Task inputs
——

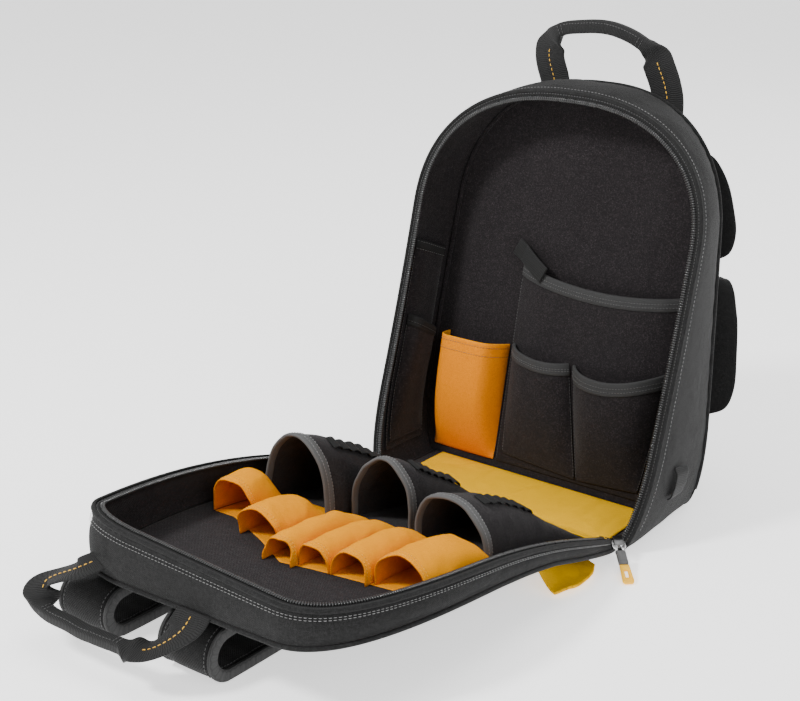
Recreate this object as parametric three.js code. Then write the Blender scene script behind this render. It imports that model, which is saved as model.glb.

——

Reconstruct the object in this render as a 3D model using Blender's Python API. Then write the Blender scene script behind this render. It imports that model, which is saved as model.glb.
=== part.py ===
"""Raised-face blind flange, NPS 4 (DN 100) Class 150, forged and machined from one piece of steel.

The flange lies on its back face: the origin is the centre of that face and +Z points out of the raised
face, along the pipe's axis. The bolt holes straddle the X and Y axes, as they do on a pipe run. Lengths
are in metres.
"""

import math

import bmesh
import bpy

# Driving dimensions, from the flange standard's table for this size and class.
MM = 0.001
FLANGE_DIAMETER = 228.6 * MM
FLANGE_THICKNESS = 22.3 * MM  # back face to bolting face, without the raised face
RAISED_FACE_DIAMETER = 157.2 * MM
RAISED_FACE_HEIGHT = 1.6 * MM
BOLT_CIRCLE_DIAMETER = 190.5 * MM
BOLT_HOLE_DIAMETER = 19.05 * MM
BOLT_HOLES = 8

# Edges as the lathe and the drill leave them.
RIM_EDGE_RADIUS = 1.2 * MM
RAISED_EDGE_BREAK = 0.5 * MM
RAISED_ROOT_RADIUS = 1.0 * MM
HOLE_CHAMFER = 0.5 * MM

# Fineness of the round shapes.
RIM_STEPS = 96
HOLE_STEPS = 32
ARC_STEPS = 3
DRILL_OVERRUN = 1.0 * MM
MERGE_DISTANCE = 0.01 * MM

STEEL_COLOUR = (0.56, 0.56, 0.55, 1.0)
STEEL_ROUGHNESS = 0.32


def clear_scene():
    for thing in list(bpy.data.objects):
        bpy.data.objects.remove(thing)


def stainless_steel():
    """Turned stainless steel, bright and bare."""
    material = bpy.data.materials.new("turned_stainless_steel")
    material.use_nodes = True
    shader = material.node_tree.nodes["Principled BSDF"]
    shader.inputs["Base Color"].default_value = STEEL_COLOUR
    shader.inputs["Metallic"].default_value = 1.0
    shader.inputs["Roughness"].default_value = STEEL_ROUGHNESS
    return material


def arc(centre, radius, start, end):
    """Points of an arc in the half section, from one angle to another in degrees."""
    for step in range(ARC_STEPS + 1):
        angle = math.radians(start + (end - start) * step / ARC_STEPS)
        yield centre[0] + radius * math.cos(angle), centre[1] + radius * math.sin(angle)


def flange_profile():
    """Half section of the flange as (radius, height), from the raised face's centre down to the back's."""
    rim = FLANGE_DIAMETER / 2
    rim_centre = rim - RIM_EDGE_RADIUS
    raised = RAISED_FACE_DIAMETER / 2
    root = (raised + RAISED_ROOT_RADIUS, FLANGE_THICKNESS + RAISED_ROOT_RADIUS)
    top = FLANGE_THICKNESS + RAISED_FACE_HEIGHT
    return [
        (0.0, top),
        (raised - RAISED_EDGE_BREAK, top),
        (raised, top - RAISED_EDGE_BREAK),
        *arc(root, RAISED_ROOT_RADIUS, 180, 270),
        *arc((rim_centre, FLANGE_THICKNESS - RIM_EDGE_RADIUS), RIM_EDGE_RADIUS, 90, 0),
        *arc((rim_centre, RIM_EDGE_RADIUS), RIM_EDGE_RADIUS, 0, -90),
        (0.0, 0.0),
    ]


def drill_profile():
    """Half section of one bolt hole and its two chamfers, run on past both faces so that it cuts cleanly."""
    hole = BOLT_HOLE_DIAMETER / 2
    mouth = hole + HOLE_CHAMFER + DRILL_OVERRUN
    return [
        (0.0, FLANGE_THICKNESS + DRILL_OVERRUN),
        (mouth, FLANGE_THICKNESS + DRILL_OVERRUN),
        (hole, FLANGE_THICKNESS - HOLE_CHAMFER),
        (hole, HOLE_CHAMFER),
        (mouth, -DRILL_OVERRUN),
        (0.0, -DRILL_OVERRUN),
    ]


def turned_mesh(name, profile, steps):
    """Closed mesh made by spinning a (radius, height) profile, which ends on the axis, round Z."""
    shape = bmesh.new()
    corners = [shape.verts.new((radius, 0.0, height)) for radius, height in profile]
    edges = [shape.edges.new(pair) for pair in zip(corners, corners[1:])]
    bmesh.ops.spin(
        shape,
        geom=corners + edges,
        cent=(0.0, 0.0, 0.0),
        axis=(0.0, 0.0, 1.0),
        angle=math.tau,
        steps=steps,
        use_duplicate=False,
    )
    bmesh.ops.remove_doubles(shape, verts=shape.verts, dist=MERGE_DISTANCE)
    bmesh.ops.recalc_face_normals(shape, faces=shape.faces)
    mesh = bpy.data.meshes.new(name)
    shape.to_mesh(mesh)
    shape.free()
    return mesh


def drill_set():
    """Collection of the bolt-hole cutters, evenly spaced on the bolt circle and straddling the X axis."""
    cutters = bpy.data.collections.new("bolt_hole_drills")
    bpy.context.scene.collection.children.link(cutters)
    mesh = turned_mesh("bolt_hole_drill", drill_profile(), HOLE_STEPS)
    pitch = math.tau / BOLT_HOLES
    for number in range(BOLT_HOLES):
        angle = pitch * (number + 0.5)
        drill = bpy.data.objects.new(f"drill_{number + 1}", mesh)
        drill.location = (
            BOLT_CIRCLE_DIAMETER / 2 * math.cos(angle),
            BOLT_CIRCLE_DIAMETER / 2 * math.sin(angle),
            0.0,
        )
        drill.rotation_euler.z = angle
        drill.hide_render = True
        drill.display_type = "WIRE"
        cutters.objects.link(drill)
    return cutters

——

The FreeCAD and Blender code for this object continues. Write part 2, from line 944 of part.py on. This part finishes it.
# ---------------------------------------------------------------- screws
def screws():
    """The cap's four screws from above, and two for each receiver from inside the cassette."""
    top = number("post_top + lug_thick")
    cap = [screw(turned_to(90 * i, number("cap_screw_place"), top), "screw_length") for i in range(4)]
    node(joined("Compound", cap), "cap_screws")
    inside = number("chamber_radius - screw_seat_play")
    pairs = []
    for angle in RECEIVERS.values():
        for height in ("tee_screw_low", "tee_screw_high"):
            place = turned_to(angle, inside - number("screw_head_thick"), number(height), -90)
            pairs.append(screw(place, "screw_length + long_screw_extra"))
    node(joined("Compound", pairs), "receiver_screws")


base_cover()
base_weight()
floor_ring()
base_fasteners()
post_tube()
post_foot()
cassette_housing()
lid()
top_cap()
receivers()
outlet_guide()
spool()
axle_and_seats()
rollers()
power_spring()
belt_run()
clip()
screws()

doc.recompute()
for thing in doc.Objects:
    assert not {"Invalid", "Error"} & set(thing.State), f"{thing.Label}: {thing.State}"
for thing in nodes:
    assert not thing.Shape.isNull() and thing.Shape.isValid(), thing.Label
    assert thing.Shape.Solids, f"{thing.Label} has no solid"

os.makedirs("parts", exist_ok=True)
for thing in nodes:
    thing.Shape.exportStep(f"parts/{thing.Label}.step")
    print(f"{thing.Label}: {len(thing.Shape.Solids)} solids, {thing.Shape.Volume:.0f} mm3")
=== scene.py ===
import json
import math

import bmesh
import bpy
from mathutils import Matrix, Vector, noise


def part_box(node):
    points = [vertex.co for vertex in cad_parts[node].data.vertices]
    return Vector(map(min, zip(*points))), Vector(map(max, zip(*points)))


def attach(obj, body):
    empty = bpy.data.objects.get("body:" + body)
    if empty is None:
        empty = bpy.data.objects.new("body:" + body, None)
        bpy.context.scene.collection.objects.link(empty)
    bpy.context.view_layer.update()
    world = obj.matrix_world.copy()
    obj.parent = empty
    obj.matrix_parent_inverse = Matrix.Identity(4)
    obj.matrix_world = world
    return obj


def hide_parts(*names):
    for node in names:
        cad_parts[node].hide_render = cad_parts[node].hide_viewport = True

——

Problem to work on
Exactly repeat the lines from the line with "base_cover()" to the line with "cad_parts[node].hide_render = cad_parts[node].hide_viewport", including both, and output nothing else.

Finished task
base_cover()
base_weight()
floor_ring()
base_fasteners()
post_tube()
post_foot()
cassette_housing()
lid()
top_cap()
receivers()
outlet_guide()
spool()
axle_and_seats()
rollers()
power_spring()
belt_run()
clip()
screws()

doc.recompute()
for thing in doc.Objects:
    assert not {"Invalid", "Error"} & set(thing.State), f"{thing.Label}: {thing.State}"
for thing in nodes:
    assert not thing.Shape.isNull() and thing.Shape.isValid(), thing.Label
    assert thing.Shape.Solids, f"{thing.Label} has no solid"

os.makedirs("parts", exist_ok=True)
for thing in nodes:
    thing.Shape.exportStep(f"parts/{thing.Label}.step")
    print(f"{thing.Label}: {len(thing.Shape.Solids)} solids, {thing.Shape.Volume:.0f} mm3")
=== scene.py ===
import json
import math

import bmesh
import bpy
from mathutils import Matrix, Vector, noise


def part_box(node):
    points = [vertex.co for vertex in cad_parts[node].data.vertices]
    return Vector(map(min, zip(*points))), Vector(map(max, zip(*points)))


def attach(obj, body):
    empty = bpy.data.objects.get("body:" + body)
    if empty is None:
        empty = bpy.data.objects.new("body:" + body, None)
        bpy.context.scene.collection.objects.link(empty)
    bpy.context.view_layer.update()
    world = obj.matrix_world.copy()
    obj.parent = empty
    obj.matrix_parent_inverse = Matrix.Identity(4)
    obj.matrix_world = world
    return obj


def hide_parts(*names):
    for node in names:
        cad_parts[node].hide_render = cad_parts[node].hide_viewport = True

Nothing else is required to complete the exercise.